Find the lines that hold the word "Blender" and return them.
[BEGIN]
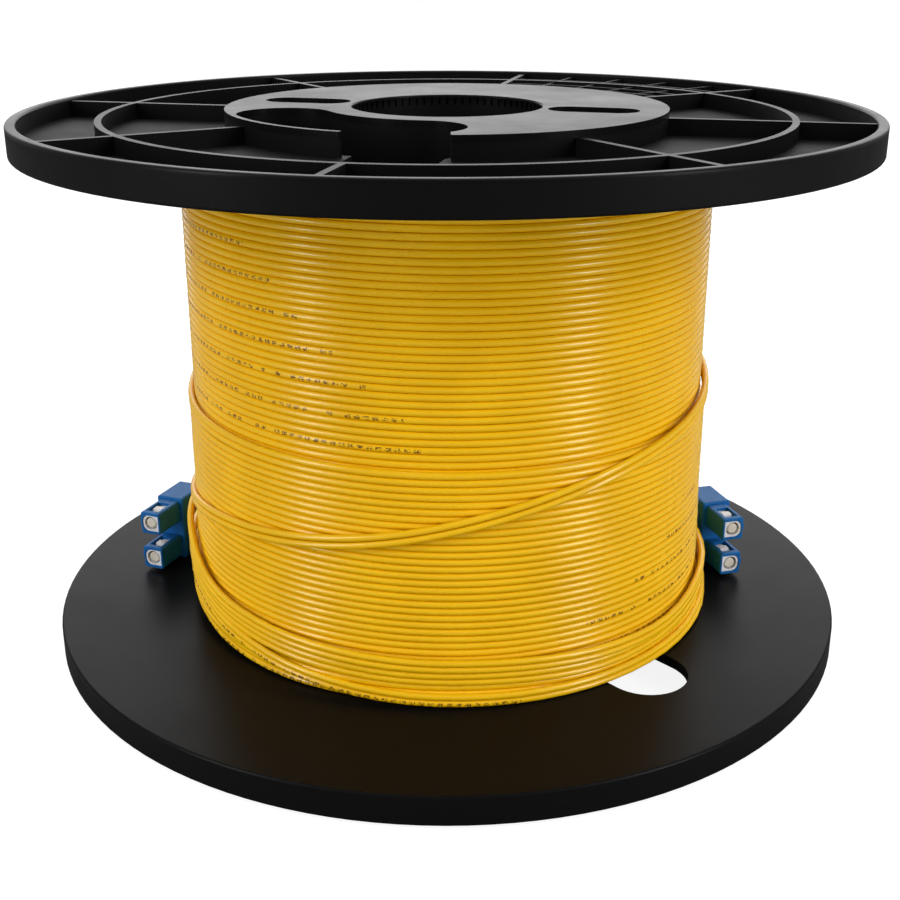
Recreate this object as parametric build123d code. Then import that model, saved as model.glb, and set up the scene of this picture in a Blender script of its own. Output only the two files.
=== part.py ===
"""Moulded reel of duplex optical-fibre cable, ended by two pairs of push-pull plugs.

Millimetres. The reel stands on its lower hub: the origin is on that face, on the spindle's axis.
+Z runs up the spindle, and the plugs point out of the front, which is -Y.
"""

import os
from math import cos, degrees, pi, radians, sin, tan

from build123d import *

os.makedirs("parts", exist_ok=True)

# Driving dimensions: the flanges
FLANGE_R = 127.0
RIM_HEIGHT = 9.0
RIM_WALL = 3.0
WEB = 3.3
TRAVERSE = 146.0
HUB_PROUD = 1.0
HUB_R = 66.0
HUB_PLATE = 3.0
EDGE_ROUND = 0.8
RIB = 2.0
RIB_DROP = 0.9
RING_RIB_R = 102.9
FIRST_RIB_ANGLE = 31.5
RIB_COUNT = 8
WINDOW_WIDTH = 25.0
WINDOW_END_R = 100.5
WINDOW_ANGLE = 258.0
LOWER_WINDOW_ANGLE = 311.8

# Driving dimensions: the hub's bore, drive slots and end pocket
BORE_R = 28.6
BOSS_WALL = 4.4
BOSS_DEPTH = 10.0
TOOTH_COUNT = 72
DRIVE_SLOT_R = 44.5
DRIVE_SLOT_LENGTH = 27.0
DRIVE_SLOT_WIDTH = 13.0
DRIVE_SLOT_ANGLE = -16.0
POCKET_MID_R = 50.8
POCKET_HALF_WIDTH = 13.6
POCKET_START = 204.0
POCKET_END = 261.0
POCKET_MOUTH = (245.0, 271.0)
POCKET_DEPTH = 24.0
SKIN = 1.4

# Driving dimensions: the barrel, the spindle tube and the cable wound on them
BARREL_R = HUB_R
BARREL_WALL = 2.5
TUBE_R = 27.3
TUBE_WALL = 2.9
TUBE_SEAT = 1.0
STRAND = 2.0
FIT_GAP = 0.1

LOWER_FACE = HUB_PROUD + RIM_HEIGHT
UPPER_FACE = LOWER_FACE + TRAVERSE
WEB_FLOOR = WEB
HUB_TOP = RIM_HEIGHT + HUB_PROUD
RIB_TOP = RIM_HEIGHT - RIB_DROP

# The wound cable's outer radius, from each height up to the next
WINDING_STEPS = (
    (LOWER_FACE, 86.0),
    (24.0, 84.4),
    (40.0, 82.9),
    (54.0, 82.2),
    (80.0, 81.3),
    (89.0, 80.2),
)

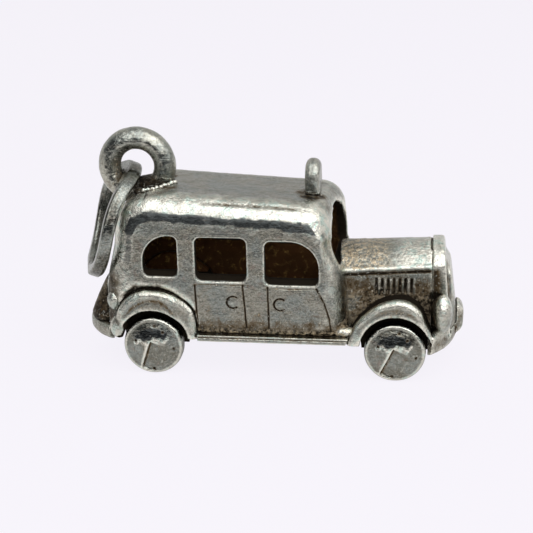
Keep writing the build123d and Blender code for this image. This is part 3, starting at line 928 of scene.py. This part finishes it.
[END]
### SOLVED PROBLEM
Recreate this object as parametric build123d code. Then import that model, saved as model.glb, and set up the scene of this picture in a Blender script of its own. Output only the two files.
Keep writing the build123d and Blender code for this image. This is part 3, starting at line 928 of scene.py. This part finishes it.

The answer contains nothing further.